● Exercise prompt: Only one portion of the data is to be written out: from the line bearing "lowest tray stands" through the line bearing "cad_parts[member].parent = rigid_bodies[body]". Write it exactly as it appears.

● Recorded information:
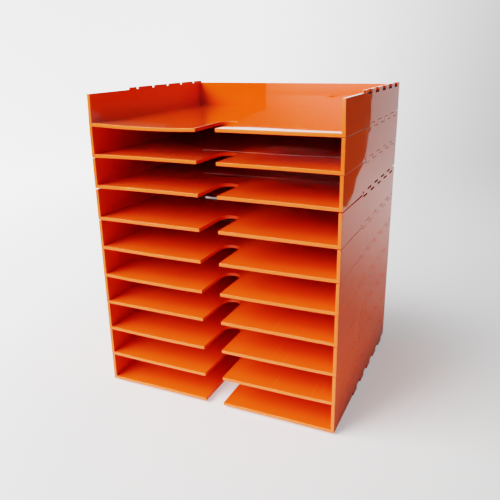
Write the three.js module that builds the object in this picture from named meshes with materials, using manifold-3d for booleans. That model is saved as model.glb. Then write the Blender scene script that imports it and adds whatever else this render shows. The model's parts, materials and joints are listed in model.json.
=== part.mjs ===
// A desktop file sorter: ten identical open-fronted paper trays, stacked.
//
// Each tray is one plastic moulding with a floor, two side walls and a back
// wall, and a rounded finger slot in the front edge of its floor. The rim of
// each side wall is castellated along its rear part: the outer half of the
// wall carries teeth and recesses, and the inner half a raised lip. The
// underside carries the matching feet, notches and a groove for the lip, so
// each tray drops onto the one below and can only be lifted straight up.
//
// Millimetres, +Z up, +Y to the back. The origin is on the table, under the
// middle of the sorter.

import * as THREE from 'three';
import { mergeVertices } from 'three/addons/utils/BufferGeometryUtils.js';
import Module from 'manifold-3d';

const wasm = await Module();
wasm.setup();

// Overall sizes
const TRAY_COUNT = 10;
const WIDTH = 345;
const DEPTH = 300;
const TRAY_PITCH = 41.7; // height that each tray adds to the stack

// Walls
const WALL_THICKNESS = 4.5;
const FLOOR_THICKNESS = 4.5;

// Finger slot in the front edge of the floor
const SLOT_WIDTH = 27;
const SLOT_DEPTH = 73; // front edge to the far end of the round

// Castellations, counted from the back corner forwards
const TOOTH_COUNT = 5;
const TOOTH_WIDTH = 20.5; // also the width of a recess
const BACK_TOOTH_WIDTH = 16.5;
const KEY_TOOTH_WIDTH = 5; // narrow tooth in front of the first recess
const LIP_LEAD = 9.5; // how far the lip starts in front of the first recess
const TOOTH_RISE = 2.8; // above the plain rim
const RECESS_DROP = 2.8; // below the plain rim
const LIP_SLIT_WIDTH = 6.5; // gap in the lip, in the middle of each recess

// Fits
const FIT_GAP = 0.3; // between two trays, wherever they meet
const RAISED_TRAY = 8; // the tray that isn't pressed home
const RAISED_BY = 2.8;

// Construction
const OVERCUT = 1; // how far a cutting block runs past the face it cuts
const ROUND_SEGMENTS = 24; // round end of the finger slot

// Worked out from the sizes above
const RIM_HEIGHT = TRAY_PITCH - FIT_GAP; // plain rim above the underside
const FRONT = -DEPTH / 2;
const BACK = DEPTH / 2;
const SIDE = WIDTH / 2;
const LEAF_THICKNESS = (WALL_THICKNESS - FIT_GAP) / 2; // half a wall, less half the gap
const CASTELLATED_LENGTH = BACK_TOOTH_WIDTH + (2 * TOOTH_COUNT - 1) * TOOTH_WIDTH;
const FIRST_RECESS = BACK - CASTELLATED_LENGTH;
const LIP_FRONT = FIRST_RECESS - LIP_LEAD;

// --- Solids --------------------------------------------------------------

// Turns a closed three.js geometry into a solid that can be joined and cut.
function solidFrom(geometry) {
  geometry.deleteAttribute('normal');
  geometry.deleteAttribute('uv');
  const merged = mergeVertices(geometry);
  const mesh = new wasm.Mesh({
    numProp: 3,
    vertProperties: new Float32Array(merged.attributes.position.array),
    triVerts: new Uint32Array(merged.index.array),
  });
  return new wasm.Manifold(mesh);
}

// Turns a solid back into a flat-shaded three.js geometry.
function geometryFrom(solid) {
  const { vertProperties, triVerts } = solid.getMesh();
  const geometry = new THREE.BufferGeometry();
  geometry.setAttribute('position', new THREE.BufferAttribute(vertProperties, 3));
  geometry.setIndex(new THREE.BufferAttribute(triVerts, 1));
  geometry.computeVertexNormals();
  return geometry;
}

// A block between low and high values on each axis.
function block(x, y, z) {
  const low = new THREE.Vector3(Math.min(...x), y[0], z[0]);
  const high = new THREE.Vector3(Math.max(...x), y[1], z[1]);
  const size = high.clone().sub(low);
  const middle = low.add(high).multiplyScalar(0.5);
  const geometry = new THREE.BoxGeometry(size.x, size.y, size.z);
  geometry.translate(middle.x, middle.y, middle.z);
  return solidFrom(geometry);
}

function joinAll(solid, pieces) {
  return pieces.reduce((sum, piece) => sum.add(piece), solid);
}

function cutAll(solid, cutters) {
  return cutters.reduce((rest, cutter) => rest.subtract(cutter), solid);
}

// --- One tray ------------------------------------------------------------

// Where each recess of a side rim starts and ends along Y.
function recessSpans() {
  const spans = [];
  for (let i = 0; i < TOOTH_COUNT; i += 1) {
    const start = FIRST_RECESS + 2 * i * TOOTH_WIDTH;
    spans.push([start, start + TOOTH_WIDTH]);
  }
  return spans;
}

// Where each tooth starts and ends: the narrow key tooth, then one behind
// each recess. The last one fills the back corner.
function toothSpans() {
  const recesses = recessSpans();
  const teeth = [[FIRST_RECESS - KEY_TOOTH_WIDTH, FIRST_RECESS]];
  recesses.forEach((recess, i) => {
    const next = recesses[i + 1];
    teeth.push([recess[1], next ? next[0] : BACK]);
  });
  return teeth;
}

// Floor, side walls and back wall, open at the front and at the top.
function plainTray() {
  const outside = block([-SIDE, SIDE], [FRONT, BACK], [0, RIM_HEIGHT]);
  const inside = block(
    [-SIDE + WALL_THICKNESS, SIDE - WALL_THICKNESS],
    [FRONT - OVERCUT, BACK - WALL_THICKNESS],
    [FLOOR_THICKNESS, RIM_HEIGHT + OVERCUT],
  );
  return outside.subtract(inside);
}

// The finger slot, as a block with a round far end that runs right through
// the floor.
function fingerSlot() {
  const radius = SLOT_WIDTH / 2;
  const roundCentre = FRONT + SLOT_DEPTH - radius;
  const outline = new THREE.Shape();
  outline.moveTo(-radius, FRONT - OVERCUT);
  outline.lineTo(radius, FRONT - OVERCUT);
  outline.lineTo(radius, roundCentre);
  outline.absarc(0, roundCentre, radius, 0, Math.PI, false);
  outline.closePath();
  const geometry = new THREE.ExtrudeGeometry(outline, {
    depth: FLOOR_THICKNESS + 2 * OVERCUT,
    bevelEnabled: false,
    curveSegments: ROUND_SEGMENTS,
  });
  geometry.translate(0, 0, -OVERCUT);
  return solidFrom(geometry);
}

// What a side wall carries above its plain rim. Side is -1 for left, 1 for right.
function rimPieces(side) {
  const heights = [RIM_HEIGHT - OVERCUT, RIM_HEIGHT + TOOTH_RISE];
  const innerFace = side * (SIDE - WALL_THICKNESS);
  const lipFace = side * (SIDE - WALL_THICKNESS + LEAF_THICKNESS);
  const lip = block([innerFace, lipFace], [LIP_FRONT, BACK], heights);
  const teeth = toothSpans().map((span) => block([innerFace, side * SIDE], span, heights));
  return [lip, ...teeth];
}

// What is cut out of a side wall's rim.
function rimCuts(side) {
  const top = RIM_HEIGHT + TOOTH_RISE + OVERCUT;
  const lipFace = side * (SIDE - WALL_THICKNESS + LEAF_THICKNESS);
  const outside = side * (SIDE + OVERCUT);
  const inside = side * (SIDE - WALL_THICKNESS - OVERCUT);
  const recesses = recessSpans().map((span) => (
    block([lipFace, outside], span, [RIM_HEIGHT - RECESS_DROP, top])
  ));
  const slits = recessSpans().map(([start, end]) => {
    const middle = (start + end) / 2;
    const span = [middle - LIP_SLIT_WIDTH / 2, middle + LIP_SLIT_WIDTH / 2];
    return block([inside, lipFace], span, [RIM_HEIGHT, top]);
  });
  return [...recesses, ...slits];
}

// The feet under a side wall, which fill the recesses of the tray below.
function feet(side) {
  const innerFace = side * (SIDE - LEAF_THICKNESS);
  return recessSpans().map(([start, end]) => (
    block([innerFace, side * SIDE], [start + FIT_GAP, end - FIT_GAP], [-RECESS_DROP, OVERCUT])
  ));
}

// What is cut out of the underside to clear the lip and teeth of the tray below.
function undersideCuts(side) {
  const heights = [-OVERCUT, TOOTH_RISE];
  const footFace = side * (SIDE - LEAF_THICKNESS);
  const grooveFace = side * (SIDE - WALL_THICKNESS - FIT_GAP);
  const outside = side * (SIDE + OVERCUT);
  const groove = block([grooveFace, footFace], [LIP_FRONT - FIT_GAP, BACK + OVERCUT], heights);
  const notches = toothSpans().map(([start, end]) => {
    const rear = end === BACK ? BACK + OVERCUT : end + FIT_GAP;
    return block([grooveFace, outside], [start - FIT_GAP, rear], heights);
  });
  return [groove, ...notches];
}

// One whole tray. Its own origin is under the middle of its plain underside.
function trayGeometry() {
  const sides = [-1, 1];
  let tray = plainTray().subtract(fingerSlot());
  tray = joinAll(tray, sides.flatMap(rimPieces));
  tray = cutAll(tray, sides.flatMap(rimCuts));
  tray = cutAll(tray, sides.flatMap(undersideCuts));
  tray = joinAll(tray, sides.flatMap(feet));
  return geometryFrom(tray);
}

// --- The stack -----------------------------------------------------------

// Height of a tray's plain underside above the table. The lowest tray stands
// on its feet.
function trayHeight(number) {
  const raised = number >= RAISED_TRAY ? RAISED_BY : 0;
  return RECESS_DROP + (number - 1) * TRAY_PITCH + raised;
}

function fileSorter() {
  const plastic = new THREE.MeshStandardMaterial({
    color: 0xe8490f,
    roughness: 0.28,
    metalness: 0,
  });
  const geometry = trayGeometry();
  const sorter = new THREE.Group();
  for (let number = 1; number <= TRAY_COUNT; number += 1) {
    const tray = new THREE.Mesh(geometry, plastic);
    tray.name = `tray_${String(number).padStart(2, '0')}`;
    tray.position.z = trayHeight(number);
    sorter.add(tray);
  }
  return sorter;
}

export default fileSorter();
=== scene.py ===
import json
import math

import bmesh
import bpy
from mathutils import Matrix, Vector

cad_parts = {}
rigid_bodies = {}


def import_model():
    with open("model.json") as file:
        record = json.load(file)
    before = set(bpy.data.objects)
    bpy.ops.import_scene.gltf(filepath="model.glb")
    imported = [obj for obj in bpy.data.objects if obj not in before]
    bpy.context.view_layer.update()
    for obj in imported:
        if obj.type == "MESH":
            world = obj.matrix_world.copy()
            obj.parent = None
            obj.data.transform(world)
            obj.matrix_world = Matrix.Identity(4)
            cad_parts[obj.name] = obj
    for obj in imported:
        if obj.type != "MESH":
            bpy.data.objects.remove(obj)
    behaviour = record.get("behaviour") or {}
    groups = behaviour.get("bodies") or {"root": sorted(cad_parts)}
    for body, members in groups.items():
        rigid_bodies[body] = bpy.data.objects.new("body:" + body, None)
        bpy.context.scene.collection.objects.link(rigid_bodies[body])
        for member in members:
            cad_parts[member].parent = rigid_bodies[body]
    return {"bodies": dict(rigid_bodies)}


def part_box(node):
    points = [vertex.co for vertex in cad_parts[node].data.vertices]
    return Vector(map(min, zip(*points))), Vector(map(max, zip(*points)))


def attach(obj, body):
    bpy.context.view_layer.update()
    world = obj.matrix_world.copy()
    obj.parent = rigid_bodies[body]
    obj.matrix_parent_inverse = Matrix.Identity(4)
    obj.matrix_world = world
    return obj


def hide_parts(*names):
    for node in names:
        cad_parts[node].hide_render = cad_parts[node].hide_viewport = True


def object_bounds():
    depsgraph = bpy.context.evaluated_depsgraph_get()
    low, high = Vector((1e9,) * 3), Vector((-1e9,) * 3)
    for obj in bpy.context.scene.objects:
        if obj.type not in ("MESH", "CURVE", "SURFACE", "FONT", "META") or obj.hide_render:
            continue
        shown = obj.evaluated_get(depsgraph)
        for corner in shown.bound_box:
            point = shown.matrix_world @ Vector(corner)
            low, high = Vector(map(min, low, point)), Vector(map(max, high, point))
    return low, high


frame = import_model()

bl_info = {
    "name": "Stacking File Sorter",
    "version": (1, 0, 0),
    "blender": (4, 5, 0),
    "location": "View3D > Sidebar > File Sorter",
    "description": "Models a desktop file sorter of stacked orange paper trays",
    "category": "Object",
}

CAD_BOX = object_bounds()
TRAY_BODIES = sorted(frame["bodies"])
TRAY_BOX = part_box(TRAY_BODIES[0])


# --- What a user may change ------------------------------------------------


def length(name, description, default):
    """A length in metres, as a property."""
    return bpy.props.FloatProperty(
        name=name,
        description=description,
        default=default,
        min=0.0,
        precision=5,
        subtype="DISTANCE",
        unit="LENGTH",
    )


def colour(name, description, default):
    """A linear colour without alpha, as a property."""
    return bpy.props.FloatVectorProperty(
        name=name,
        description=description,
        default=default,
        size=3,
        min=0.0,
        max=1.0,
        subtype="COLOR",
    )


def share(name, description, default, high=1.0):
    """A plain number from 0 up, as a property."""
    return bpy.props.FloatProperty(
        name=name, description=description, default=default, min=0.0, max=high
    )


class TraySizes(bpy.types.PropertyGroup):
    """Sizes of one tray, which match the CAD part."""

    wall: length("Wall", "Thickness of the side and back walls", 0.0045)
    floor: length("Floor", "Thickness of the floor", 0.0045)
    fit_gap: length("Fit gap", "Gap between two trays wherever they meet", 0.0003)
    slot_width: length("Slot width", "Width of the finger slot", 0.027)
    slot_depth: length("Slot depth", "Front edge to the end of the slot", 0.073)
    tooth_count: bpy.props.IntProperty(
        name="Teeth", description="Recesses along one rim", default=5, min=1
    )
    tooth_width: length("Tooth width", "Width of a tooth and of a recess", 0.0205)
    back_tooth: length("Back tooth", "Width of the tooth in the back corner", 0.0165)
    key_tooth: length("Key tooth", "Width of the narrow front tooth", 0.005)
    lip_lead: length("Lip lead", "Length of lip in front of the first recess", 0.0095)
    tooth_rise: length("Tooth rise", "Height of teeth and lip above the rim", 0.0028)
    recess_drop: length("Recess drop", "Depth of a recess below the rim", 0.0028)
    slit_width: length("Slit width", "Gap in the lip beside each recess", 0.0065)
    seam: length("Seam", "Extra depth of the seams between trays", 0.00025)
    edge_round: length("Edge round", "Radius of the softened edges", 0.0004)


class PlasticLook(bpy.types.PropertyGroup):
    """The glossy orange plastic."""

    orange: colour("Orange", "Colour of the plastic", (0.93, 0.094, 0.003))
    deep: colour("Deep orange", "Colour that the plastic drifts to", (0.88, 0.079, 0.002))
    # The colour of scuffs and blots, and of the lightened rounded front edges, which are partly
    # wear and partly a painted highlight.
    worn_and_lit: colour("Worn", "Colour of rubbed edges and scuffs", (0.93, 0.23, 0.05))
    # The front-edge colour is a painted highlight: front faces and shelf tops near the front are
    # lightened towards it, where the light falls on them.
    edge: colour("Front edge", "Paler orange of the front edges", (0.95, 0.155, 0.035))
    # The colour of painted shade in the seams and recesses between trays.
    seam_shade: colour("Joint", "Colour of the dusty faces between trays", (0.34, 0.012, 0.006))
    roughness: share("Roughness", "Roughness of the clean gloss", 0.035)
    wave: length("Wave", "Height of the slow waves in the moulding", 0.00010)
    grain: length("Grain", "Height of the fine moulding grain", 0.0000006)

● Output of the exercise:
// Height of a tray's plain underside above the table. The lowest tray stands
// on its feet.
function trayHeight(number) {
  const raised = number >= RAISED_TRAY ? RAISED_BY : 0;
  return RECESS_DROP + (number - 1) * TRAY_PITCH + raised;
}

function fileSorter() {
  const plastic = new THREE.MeshStandardMaterial({
    color: 0xe8490f,
    roughness: 0.28,
    metalness: 0,
  });
  const geometry = trayGeometry();
  const sorter = new THREE.Group();
  for (let number = 1; number <= TRAY_COUNT; number += 1) {
    const tray = new THREE.Mesh(geometry, plastic);
    tray.name = `tray_${String(number).padStart(2, '0')}`;
    tray.position.z = trayHeight(number);
    sorter.add(tray);
  }
  return sorter;
}

export default fileSorter();
=== scene.py ===
import json
import math

import bmesh
import bpy
from mathutils import Matrix, Vector

cad_parts = {}
rigid_bodies = {}


def import_model():
    with open("model.json") as file:
        record = json.load(file)
    before = set(bpy.data.objects)
    bpy.ops.import_scene.gltf(filepath="model.glb")
    imported = [obj for obj in bpy.data.objects if obj not in before]
    bpy.context.view_layer.update()
    for obj in imported:
        if obj.type == "MESH":
            world = obj.matrix_world.copy()
            obj.parent = None
            obj.data.transform(world)
            obj.matrix_world = Matrix.Identity(4)
            cad_parts[obj.name] = obj
    for obj in imported:
        if obj.type != "MESH":
            bpy.data.objects.remove(obj)
    behaviour = record.get("behaviour") or {}
    groups = behaviour.get("bodies") or {"root": sorted(cad_parts)}
    for body, members in groups.items():
        rigid_bodies[body] = bpy.data.objects.new("body:" + body, None)
        bpy.context.scene.collection.objects.link(rigid_bodies[body])
        for member in members:
            cad_parts[member].parent = rigid_bodies[body]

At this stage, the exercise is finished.